Newsweek. New York: Jul 15, 2002. Vol. 140, Iss. 3; pg. 12, 1 pgs
Full Text (825 words)
Copyright Newsweek, Incorporated Jul 15, 2002
[Headnote]:
Brandishing a red pen in place of a red cape, I fight to rescue words from literary bandits
AT AROUND THIS TIME EACH year, I transform from mild mannered English professor to take-no-prisoners literary sleuth. The beginnings are fairly undramatic. They usually involve myself, a Starbucks and a large stack of mediocre college-student papers. My mind numbs in response to the parade of hackneyed phrases ("And in conclusion, these books are both very similar and very different... ") when suddenly something catches my eye--a turn of phrase or an extra literary locution. "Paradoxically... ; writes one, "In lieu of an example ... , writes another. My breathing quickens, my heart skips, I reach for the red pen. And behold Plagiarism Buster, armed with a righteous sense of justice that would rival that of any superhero.

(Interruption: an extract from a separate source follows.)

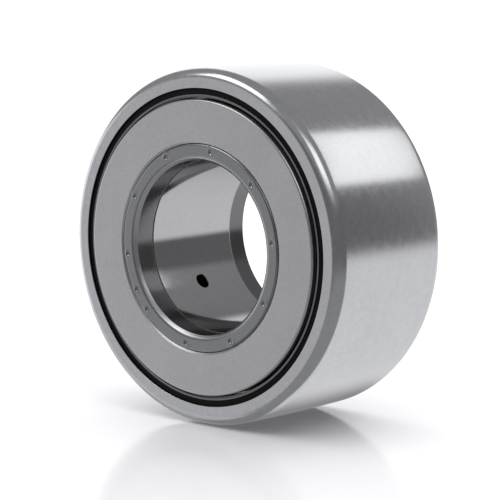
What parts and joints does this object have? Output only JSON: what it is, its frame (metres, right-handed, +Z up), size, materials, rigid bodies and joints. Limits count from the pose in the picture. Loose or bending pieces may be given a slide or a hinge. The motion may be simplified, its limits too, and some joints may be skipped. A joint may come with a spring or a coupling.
{
  "type": "yoke type track roller",
  "caption": "Sealed yoke-type track roller (cam follower without stud): thick crowned outer ring on caged needle rollers round a bored inner ring.",
  "frame": {"origin": "centre of the bore at mid-width", "axes": "+Y along the roller's axis from the front face to the rear face, +Z up, +X to the right seen from the front"},
  "size_m": [0.062, 0.029, 0.062],
  "materials": {
    "tread_steel": "ground and polished, satin end faces",
    "inner_ring_steel": "fine ground, slightly dark",
    "washer_steel": "smooth satin",
    "seal_rubber": "matte black",
    "seal_ring_steel": "satin",
    "cage_steel": "pressed steel, oiled",
    "needle_steel": "polished"
  },
  "bodies": {
    "inner_assembly": {"inner_ring": "inner_ring_steel", "front_side_washer": "washer_steel", "rear_side_washer": "washer_steel"},
    "outer_ring": {"outer_ring": "tread_steel", "front_seal": "seal_rubber", "rear_seal": "seal_rubber", "front_seal_ring": "seal_ring_steel", "rear_seal_ring": "seal_ring_steel"},
    "cage": {"needle_cage": "cage_steel"},
    "needle_01": {"needle_roller_01": "needle_steel"},
    "needle_02": {"needle_roller_02": "needle_steel"},
    "needle_03": {"needle_roller_03": "needle_steel"},
    "needle_04": {"needle_roller_04": "needle_steel"},
    "needle_05": {"needle_roller_05": "needle_steel"},
    "needle_06": {"needle_roller_06": "needle_steel"},
    "needle_07": {"needle_roller_07": "needle_steel"},
    "needle_08": {"needle_roller_08": "needle_steel"},
    "needle_09": {"needle_roller_09": "needle_steel"},
    "needle_10": {"needle_roller_10": "needle_steel"},
    "needle_11": {"needle_roller_11": "needle_steel"},
    "needle_12": {"needle_roller_12": "needle_steel"},
    "needle_13": {"needle_roller_13": "needle_steel"},
    "needle_14": {"needle_roller_14": "needle_steel"},
    "needle_15": {"needle_roller_15": "needle_steel"},
    "needle_16": {"needle_roller_16": "needle_steel"},
    "needle_17": {"needle_roller_17": "needle_steel"},
    "needle_18": {"needle_roller_18": "needle_steel"},
    "needle_19": {"needle_roller_19": "needle_steel"},
    "needle_20": {"needle_roller_20": "needle_steel"},
    "needle_21": {"needle_roller_21": "needle_steel"},
    "needle_22": {"needle_roller_22": "needle_steel"},
    "needle_23": {"needle_roller_23": "needle_steel"},
    "needle_24": {"needle_roller_24": "needle_steel"}
  },
  "joints": [
    {"name": "outer_ring_spin", "type": "hinge", "parent": "inner_assembly", "child": "outer_ring", "pos_m": [0, 0, 0], "axis": [0, 1, 0], "continuous": true},
    {"name": "cage_orbit", "type": "hinge", "parent": "inner_assembly", "child": "cage", "pos_m": [0, 0, 0], "axis": [0, 1, 0], "continuous": true},
    {"name": "needle_spin_01", "type": "hinge", "parent": "cage", "child": "needle_01", "pos_m": [0.02105, 0, 0], "axis": [0, 1, 0], "continuous": true},
    {"name": "needle_spin_02", "type": "hinge", "parent": "cage", "child": "needle_02", "pos_m": [0.02033, 0, 0.00545], "axis": [0, 1, 0], "continuous": true},
    {"name": "needle_spin_03", "type": "hinge", "parent": "cage", "child": "needle_03", "pos_m": [0.01823, 0, 0.01052], "axis": [0, 1, 0], "continuous": true},
    {"name": "needle_spin_04", "type": "hinge", "parent": "cage", "child": "needle_04", "pos_m": [0.01488, 0, 0.01488], "axis": [0, 1, 0], "continuous": true},
    {"name": "needle_spin_05", "type": "hinge", "parent": "cage", "child": "needle_05", "pos_m": [0.01052, 0, 0.01823], "axis": [0, 1, 0], "continuous": true},
    {"name": "needle_spin_06", "type": "hinge", "parent": "cage", "child": "needle_06", "pos_m": [0.00545, 0, 0.02033], "axis": [0, 1, 0], "continuous": true},
    {"name": "needle_spin_07", "type": "hinge", "parent": "cage", "child": "needle_07", "pos_m": [0, 0, 0.02105], "axis": [0, 1, 0], "continuous": true},
    {"name": "needle_spin_08", "type": "hinge", "parent": "cage", "child": "needle_08", "pos_m": [-0.00545, 0, 0.02033], "axis": [0, 1, 0], "continuous": true},
    {"name": "needle_spin_09", "type": "hinge", "parent": "cage", "child": "needle_09", "pos_m": [-0.01052, 0, 0.01823], "axis": [0, 1, 0], "continuous": true},
    {"name": "needle_spin_10", "type": "hinge", "parent": "cage", "child": "needle_10", "pos_m": [-0.01488, 0, 0.01488], "axis": [0, 1, 0], "continuous": true},
    {"name": "needle_spin_11", "type": "hinge", "parent": "cage", "child": "needle_11", "pos_m": [-0.01823, 0, 0.01052], "axis": [0, 1, 0], "continuous": true},
    {"name": "needle_spin_12", "type": "hinge", "parent": "cage", "child": "needle_12", "pos_m": [-0.02033, 0, 0.00545], "axis": [0, 1, 0], "continuous": true},
    {"name": "needle_spin_13", "type": "hinge", "parent": "cage", "child": "needle_13", "pos_m": [-0.02105, 0, 0], "axis": [0, 1, 0], "continuous": true},
    {"name": "needle_spin_14", "type": "hinge", "parent": "cage", "child": "needle_14", "pos_m": [-0.02033, 0, -0.00545], "axis": [0, 1, 0], "continuous": true},
    {"name": "needle_spin_15", "type": "hinge", "parent": "cage", "child": "needle_15", "pos_m": [-0.01823, 0, -0.01052], "axis": [0, 1, 0], "continuous": true},
    {"name": "needle_spin_16", "type": "hinge", "parent": "cage", "child": "needle_16", "pos_m": [-0.01488, 0, -0.01488], "axis": [0, 1, 0], "continuous": true},
    {"name": "needle_spin_17", "type": "hinge", "parent": "cage", "child": "needle_17", "pos_m": [-0.01052, 0, -0.01823], "axis": [0, 1, 0], "continuous": true},
    {"name": "needle_spin_18", "type": "hinge", "parent": "cage", "child": "needle_18", "pos_m": [-0.00545, 0, -0.02033], "axis": [0, 1, 0], "continuous": true},
    {"name": "needle_spin_19", "type": "hinge", "parent": "cage", "child": "needle_19", "pos_m": [0, 0, -0.02105], "axis": [0, 1, 0], "continuous": true},
    {"name": "needle_spin_20", "type": "hinge", "parent": "cage", "child": "needle_20", "pos_m": [0.00545, 0, -0.02033], "axis": [0, 1, 0], "continuous": true},
    {"name": "needle_spin_21", "type": "hinge", "parent": "cage", "child": "needle_21", "pos_m": [0.01052, 0, -0.01823], "axis": [0, 1, 0], "continuous": true},
    {"name": "needle_spin_22", "type": "hinge", "parent": "cage", "child": "needle_22", "pos_m": [0.01488, 0, -0.01488], "axis": [0, 1, 0], "continuous": true},
    {"name": "needle_spin_23", "type": "hinge", "parent": "cage", "child": "needle_23", "pos_m": [0.01823, 0, -0.01052], "axis": [0, 1, 0], "continuous": true},
    {"name": "needle_spin_24", "type": "hinge", "parent": "cage", "child": "needle_24", "pos_m": [0.02033, 0, -0.00545], "axis": [0, 1, 0], "continuous": true}
  ],
  "couplings": [
    {"joint": "cage_orbit", "follows": "outer_ring_spin", "ratio": 0.54762},
    {"joint": "needle_spin_01", "follows": "outer_ring_spin", "ratio": 5.2024},
    {"joint": "needle_spin_02", "follows": "outer_ring_spin", "ratio": 5.2024},
    {"joint": "needle_spin_03", "follows": "outer_ring_spin", "ratio": 5.2024},
    {"joint": "needle_spin_04", "follows": "outer_ring_spin", "ratio": 5.2024},
    {"joint": "needle_spin_05", "follows": "outer_ring_spin", "ratio": 5.2024},
    {"joint": "needle_spin_06", "follows": "outer_ring_spin", "ratio": 5.2024},
    {"joint": "needle_spin_07", "follows": "outer_ring_spin", "ratio": 5.2024},
    {"joint": "needle_spin_08", "follows": "outer_ring_spin", "ratio": 5.2024},
    {"joint": "needle_spin_09", "follows": "outer_ring_spin", "ratio": 5.2024},
    {"joint": "needle_spin_10", "follows": "outer_ring_spin", "ratio": 5.2024},
    {"joint": "needle_spin_11", "follows": "outer_ring_spin", "ratio": 5.2024},
    {"joint": "needle_spin_12", "follows": "outer_ring_spin", "ratio": 5.2024},
    {"joint": "needle_spin_13", "follows": "outer_ring_spin", "ratio": 5.2024},
    {"joint": "needle_spin_14", "follows": "outer_ring_spin", "ratio": 5.2024},
    {"joint": "needle_spin_15", "follows": "outer_ring_spin", "ratio": 5.2024},
    {"joint": "needle_spin_16", "follows": "outer_ring_spin", "ratio": 5.2024},
    {"joint": "needle_spin_17", "follows": "outer_ring_spin", "ratio": 5.2024},
    {"joint": "needle_spin_18", "follows": "outer_ring_spin", "ratio": 5.2024},
    {"joint": "needle_spin_19", "follows": "outer_ring_spin", "ratio": 5.2024},
    {"joint": "needle_spin_20", "follows": "outer_ring_spin", "ratio": 5.2024},
    {"joint": "needle_spin_21", "follows": "outer_ring_spin", "ratio": 5.2024},
    {"joint": "needle_spin_22", "follows": "outer_ring_spin", "ratio": 5.2024},
    {"joint": "needle_spin_23", "follows": "outer_ring_spin", "ratio": 5.2024},
    {"joint": "needle_spin_24", "follows": "outer_ring_spin", "ratio": 5.2024}
  ]
}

Plagiarism is the purloining of ideas or language from another source. It is literary theft, deriving from the Latin plagiarius, meaning kidnapper. Perhaps the dramatic derivation of the word is what attracts the academic set. We spend our days in libraries, classrooms and archives. Given the scant opportunities for stimulation, a kidnapping, literary or otherwise, offers perhaps the only taste of salacious activity we may experience all year.
Maybe this is why the disappointment I feel upon discovering a suspected case of plagiarism is always mixed with a bit of excitement. A plagiarized paper presents itself as an act of aggression, a taunt behind a title page. To ignore the challenge would be worse than irresponsible; it would be cowardly. And so, I begin the chase.
The Web is always a productive place to start. With thousands of sites dedicated to armchair literary criticism, nothing has done more to accommodate paper pilfering. The thing my students don't seem to realize, however, is that as easily as they can steal language from the Web, I can bust them for it. All it takes is an advanced search on Google.com. Plug in any piece of questionable student writing and up pops the very paper from which the phrase originates. I've discovered papers plagiarized from collaborative high-school projects and from essay services like screwschool.com. My personal favorite involved a paper cribbed from an Amazon.com reader's report for the Cliffs Notes of Herman Melville's "Bartleby the Scrivener." Really, why take the trouble to cheat directly off the Cliffs Notes when you can simply crib from reviews?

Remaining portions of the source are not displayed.